There is one pen—the Pilot G — that I use regularly, for the beauty of its mark, its lightness, and, of course, its reasonable price. I have it in all colors and sizes. My writing instruments occupy a special space on my table, neatly arranged in a vase I bought at a museum gift shop in London. I had intended to use it for fresh flowers, but one lonely night—the things one does on a lonely night! — I experimented with my colorful pens, arranging them like art objects inside this beautiful piece of glass. To my surprise, my creation was even more appealing (and far longer lasting) than an exquisite floral piece. Like a fabulously beautiful wedding bouquet, my vase of pens is a conversation piece, eliciting oohs and ahhs from friends who visit my abode. On a difficult day, one quick glimpse of it transports me to a haven of total delight.

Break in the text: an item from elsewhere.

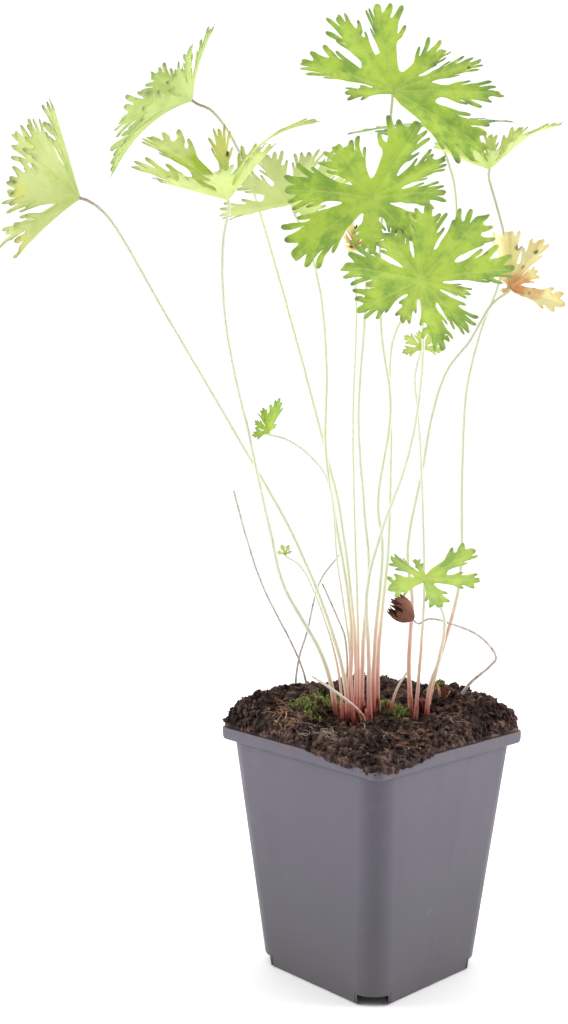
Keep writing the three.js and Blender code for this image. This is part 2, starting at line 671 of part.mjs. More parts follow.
function named(name, geometry, color, roughness) {
  const material = new THREE.MeshStandardMaterial({ color, roughness, metalness: 0 });
  const mesh = new THREE.Mesh(geometry, material);
  mesh.name = name;
  return mesh;
}

LEAVES.forEach((leaf, i) => {
  leaf.seed = 11 * (i + 1);
});

const group = new THREE.Group();
group.add(named('pot', potGeometry(), 0x7f7a86, 0.55));
group.add(named('soil', soilGeometry(), 0x3c2b26, 0.95));
group.add(named('rootstock', toGeometry(rootstockSolid(0)), 0x7a4a34, 0.9));
for (const leaf of LEAVES) {
  const dry = leaf.color === DRY_BROWN;
  group.add(named(`petiole_${leaf.name}`, petioleGeometry(leaf, 0), dry ? DRY_STALK : PETIOLE, 0.6));
  group.add(named(`blade_${leaf.name}`, bladeGeometry(leaf), leaf.color, 0.7));
}
for (const stalk of STALKS) {
  const fresh = stalk.name.startsWith('stub');
  group.add(named(stalk.name, stalkGeometry(stalk, 0), fresh ? PINK_PETIOLE : DRY_STALK, 0.7));
}

export default group;
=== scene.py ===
"""Look of a hardy geranium in its square nursery pot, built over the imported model. Metres, +Z up.

Plant places are given as [across, back, up] in millimetres: across the plant's front, back from it, and up.
"""
import math

import bmesh
import bpy
import numpy as np
from mathutils import Matrix, Vector, noise
from mathutils.geometry import delaunay_2d_cdt


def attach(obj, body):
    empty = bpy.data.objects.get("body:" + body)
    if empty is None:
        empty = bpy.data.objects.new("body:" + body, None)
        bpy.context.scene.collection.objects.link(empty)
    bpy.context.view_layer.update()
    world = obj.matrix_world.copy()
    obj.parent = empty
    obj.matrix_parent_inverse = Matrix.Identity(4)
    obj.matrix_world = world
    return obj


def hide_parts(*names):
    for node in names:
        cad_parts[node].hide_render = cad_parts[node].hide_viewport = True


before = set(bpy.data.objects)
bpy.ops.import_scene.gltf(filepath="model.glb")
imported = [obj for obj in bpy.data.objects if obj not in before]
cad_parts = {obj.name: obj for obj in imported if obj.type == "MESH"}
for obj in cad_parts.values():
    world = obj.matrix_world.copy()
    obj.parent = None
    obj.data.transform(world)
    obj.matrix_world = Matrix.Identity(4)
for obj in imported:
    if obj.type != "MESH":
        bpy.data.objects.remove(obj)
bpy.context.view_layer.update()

scene = bpy.context.scene
MM = 0.001
HALF_TURN = math.sqrt(0.5)


# ---------------------------------------------------------------- small helpers

def spot(place):
    across, back, up = place
    return np.array([(across + back) * HALF_TURN, (back - across) * HALF_TURN, up])


def level(across, back):
    return spot((across, back, 0))[:2]


def unit(v):
    return v / np.linalg.norm(v)


def any_turn(rng):
    return rng.uniform(0, 2 * math.pi)


def around(turn):
    """The step of length 1 in the direction of a turn."""
    return np.array([math.cos(turn), math.sin(turn)])


def chance(seed):
    wave = np.sin(np.asarray(seed, float) * 12.9898 + 4.1) * 43758.5453
    return wave - np.floor(wave)


def smooth(x, low, high):
    t = np.clip((x - low) / (high - low), 0, 1)
    return t * t * (3 - 2 * t)


def linear(red, green, blue):
    """A display colour from 0 to 255 as scene-linear RGBA."""
    rgb = np.array([red, green, blue]) / 255
    return (*np.where(rgb <= 0.04045, rgb / 12.92, ((rgb + 0.055) / 1.055) ** 2.4), 1.0)


def fractal(points, scale, octaves=3, offset=0.0):
    """Smooth noise from about -1 to 1 at each point in mm; scale is its grain in mm."""
    shift = Vector((offset, 1.7 * offset, -0.6 * offset))
    return np.array([noise.fractal(Vector(p) / scale + shift, 1.0, 2.0, octaves) for p in points])


def linked(name, data):
    """A new object in the scene."""
    made = bpy.data.objects.new(name, data)
    scene.collection.objects.link(made)
    return made


def point_values(mesh, **values):
    """Stores a number at each point of a mesh under each name, for the materials to read."""
    for key, numbers in values.items():
        layer = mesh.attributes.new(key, "FLOAT", "POINT")
        layer.data.foreach_set("value", np.asarray(numbers, np.float32))


def mesh_piece(name, points, faces, material, slot, replaced=(), **values):
    """A smooth mesh object from points in mm, with its point values."""
    mesh = bpy.data.meshes.new(name)
    mesh.from_pydata((np.asarray(points) * MM).tolist(), [], [list(map(int, face)) for face in faces])
    point_values(mesh, **values)
    mesh.polygons.foreach_set("use_smooth", [True] * len(mesh.polygons))
    mesh.materials.append(material)
    piece = linked(name, mesh)
    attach(piece, "root")
    if replaced:
        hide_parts(*replaced)
    return piece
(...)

This everlasting bouquet must be why I do not need a view from my writing corner—not that there is any view available where I live, unless you count the garbage piles of the neighboring building. This is the upper end (area-wise, but definitely not income-wise) of New York City; ugly skyscrapers infest the whole place, blocking even the sun’s light. The apartments here are so small that an affluent friend, when she paid me a visit, was aghast to discover that I live in a place smaller than her winter house in Colorado. The buildings and people in my neighborhood are crammed in like sardines; the crush provokes claustrophobia and inspires dreams of open spaces (Mongolia, anyone?). My neighbors are boisterous, gregarious spirits (a euphemism for “annoying, noisy animals”), so when I need to finish a task—such as a writing assignment—I put on my iPod and bask in the tranquility and enhanced concentration that soothing music provides. Thus armed, I have no problem completing my work. And on days when even music cannot provide enough magic, I only need pause and look at my pens, then the words come easily.